(JSON records of objects)
►

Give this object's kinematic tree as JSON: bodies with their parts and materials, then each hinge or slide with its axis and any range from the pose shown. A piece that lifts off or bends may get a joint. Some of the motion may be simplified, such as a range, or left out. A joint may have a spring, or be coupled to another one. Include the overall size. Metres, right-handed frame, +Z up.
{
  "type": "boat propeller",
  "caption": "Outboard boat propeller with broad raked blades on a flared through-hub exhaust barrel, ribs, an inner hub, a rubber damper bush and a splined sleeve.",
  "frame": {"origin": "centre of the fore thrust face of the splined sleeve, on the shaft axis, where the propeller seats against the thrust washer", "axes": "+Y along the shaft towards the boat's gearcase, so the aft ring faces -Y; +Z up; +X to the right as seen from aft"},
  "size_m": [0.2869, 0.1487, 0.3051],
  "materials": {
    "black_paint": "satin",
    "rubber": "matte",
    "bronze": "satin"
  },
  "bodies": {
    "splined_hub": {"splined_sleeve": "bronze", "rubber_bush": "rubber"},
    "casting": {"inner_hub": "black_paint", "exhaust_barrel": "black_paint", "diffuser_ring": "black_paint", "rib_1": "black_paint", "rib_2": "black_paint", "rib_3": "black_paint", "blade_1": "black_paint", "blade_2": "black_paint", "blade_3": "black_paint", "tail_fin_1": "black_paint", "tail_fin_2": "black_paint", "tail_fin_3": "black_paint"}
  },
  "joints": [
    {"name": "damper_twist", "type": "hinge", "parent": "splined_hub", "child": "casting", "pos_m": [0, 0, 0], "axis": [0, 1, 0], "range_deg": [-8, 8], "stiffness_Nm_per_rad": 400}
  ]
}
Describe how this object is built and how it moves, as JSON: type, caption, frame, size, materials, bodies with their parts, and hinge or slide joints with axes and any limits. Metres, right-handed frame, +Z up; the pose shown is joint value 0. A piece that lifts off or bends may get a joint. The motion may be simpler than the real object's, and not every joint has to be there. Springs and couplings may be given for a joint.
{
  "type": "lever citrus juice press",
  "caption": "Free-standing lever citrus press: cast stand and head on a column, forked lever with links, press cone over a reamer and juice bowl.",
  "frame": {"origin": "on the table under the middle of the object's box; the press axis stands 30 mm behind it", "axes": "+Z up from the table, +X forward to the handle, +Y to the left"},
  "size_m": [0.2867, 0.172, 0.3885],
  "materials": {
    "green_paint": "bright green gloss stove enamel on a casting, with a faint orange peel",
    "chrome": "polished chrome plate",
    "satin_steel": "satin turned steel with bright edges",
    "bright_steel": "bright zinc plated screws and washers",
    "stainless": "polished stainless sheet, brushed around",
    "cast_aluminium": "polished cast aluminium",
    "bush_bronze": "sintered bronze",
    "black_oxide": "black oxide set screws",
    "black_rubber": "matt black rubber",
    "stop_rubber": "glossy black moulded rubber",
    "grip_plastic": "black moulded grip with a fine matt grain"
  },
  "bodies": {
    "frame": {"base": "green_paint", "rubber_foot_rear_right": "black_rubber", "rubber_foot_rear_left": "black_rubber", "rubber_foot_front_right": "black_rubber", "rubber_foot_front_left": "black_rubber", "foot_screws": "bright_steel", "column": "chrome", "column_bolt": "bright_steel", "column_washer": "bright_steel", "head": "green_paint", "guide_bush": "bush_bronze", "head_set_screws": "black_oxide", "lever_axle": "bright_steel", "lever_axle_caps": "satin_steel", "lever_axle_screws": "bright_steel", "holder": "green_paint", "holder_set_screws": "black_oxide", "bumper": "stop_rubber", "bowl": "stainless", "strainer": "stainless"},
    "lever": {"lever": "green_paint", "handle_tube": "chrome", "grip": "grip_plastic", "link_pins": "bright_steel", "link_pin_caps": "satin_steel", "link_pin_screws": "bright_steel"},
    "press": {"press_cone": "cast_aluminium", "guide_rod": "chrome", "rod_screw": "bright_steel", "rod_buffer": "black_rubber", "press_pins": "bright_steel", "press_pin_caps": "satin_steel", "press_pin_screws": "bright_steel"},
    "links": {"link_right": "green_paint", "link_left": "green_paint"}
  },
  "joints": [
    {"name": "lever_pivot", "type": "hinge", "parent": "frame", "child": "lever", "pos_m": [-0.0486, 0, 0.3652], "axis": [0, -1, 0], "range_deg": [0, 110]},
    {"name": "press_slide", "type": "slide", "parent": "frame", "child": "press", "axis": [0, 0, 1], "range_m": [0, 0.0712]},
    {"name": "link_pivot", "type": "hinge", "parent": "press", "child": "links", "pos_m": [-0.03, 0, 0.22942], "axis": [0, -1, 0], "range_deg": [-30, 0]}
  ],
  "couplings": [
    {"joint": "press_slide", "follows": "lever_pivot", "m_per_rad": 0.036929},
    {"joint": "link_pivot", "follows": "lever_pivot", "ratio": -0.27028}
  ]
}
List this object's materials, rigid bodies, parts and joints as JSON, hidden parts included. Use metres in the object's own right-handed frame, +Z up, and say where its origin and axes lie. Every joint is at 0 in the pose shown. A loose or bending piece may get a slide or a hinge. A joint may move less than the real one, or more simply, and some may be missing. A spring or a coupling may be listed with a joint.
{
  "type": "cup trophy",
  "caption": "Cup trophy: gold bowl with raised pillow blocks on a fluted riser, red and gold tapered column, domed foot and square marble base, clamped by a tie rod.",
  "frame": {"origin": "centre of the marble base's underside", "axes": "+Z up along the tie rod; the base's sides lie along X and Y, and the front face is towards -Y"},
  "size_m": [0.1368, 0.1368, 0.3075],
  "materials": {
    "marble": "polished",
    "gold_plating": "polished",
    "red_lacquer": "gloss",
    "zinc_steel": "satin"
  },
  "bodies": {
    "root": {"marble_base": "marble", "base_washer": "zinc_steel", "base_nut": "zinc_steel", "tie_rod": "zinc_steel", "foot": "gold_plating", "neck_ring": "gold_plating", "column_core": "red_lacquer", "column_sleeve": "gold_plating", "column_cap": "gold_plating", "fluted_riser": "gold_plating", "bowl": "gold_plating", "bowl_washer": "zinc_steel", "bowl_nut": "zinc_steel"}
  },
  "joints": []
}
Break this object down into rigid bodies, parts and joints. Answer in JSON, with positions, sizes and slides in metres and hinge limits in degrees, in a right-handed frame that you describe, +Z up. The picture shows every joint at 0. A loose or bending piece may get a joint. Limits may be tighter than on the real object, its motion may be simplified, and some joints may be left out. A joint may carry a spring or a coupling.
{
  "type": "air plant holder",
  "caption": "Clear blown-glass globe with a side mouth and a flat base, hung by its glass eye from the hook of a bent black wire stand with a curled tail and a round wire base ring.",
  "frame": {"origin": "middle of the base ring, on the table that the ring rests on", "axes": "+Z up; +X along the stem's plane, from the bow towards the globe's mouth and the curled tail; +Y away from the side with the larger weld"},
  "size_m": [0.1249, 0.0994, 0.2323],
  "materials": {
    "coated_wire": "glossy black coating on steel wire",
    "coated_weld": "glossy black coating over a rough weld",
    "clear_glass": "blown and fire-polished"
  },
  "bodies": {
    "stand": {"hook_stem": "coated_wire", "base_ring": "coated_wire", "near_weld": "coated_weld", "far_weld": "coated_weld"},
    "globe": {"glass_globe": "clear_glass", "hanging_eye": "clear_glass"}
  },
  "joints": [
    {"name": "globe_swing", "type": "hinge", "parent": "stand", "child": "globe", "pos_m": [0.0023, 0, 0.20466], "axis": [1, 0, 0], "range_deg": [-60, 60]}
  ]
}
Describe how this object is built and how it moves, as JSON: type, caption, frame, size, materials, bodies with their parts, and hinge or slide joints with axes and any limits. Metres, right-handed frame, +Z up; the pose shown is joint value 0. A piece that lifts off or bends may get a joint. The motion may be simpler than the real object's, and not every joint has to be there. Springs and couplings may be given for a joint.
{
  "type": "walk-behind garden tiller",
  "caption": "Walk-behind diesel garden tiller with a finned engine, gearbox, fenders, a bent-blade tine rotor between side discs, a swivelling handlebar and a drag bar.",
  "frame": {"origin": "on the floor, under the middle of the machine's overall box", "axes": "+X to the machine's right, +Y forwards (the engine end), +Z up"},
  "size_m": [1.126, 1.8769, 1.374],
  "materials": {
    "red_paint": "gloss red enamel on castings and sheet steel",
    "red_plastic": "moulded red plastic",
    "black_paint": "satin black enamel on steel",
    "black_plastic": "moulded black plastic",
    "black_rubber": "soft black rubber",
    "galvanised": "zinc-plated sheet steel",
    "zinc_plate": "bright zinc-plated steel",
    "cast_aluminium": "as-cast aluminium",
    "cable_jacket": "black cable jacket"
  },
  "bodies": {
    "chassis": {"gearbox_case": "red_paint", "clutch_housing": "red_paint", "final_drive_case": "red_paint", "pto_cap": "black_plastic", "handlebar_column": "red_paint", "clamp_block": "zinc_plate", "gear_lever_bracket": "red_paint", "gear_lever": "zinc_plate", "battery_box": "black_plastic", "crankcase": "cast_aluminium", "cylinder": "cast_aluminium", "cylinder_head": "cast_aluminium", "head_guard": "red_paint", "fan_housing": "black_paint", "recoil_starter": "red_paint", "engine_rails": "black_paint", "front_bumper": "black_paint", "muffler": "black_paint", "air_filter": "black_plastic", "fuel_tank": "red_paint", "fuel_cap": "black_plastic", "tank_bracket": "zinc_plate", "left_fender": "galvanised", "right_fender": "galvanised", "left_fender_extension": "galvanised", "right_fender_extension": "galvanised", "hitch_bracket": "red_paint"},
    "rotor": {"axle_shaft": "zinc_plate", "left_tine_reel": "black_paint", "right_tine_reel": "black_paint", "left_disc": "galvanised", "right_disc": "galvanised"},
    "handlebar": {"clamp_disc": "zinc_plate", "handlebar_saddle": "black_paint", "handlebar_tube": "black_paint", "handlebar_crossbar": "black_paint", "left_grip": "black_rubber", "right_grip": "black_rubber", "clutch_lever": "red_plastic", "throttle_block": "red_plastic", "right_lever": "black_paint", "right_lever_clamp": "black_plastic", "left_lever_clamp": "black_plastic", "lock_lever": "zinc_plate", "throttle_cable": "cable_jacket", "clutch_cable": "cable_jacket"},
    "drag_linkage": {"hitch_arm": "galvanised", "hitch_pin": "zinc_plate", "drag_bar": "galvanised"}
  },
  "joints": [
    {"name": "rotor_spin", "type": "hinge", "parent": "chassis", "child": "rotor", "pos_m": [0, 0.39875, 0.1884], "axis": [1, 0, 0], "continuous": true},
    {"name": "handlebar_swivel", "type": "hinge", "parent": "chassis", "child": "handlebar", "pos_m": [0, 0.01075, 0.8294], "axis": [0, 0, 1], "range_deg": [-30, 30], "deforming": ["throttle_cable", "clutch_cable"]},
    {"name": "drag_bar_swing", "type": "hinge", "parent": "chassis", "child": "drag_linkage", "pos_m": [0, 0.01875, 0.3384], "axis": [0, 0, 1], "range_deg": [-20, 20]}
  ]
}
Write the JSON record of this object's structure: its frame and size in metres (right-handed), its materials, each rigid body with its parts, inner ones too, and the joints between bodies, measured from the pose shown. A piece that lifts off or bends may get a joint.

◄

* [Stated exercise] Show all lines in the entries above where the word "pose" appears.

* [Answer in full]
Give this object's kinematic tree as JSON: bodies with their parts and materials, then each hinge or slide with its axis and any range from the pose shown. A piece that lifts off or bends may get a joint. Some of the motion may be simplified, such as a range, or left out. A joint may have a spring, or be coupled to another one. Include the overall size. Metres, right-handed frame, +Z up.
Describe how this object is built and how it moves, as JSON: type, caption, frame, size, materials, bodies with their parts, and hinge or slide joints with axes and any limits. Metres, right-handed frame, +Z up; the pose shown is joint value 0. A piece that lifts off or bends may get a joint. The motion may be simpler than the real object's, and not every joint has to be there. Springs and couplings may be given for a joint.
List this object's materials, rigid bodies, parts and joints as JSON, hidden parts included. Use metres in the object's own right-handed frame, +Z up, and say where its origin and axes lie. Every joint is at 0 in the pose shown. A loose or bending piece may get a slide or a hinge. A joint may move less than the real one, or more simply, and some may be missing. A spring or a coupling may be listed with a joint.
Describe how this object is built and how it moves, as JSON: type, caption, frame, size, materials, bodies with their parts, and hinge or slide joints with axes and any limits. Metres, right-handed frame, +Z up; the pose shown is joint value 0. A piece that lifts off or bends may get a joint. The motion may be simpler than the real object's, and not every joint has to be there. Springs and couplings may be given for a joint.
Write the JSON record of this object's structure: its frame and size in metres (right-handed), its materials, each rigid body with its parts, inner ones too, and the joints between bodies, measured from the pose shown. A piece that lifts off or bends may get a joint.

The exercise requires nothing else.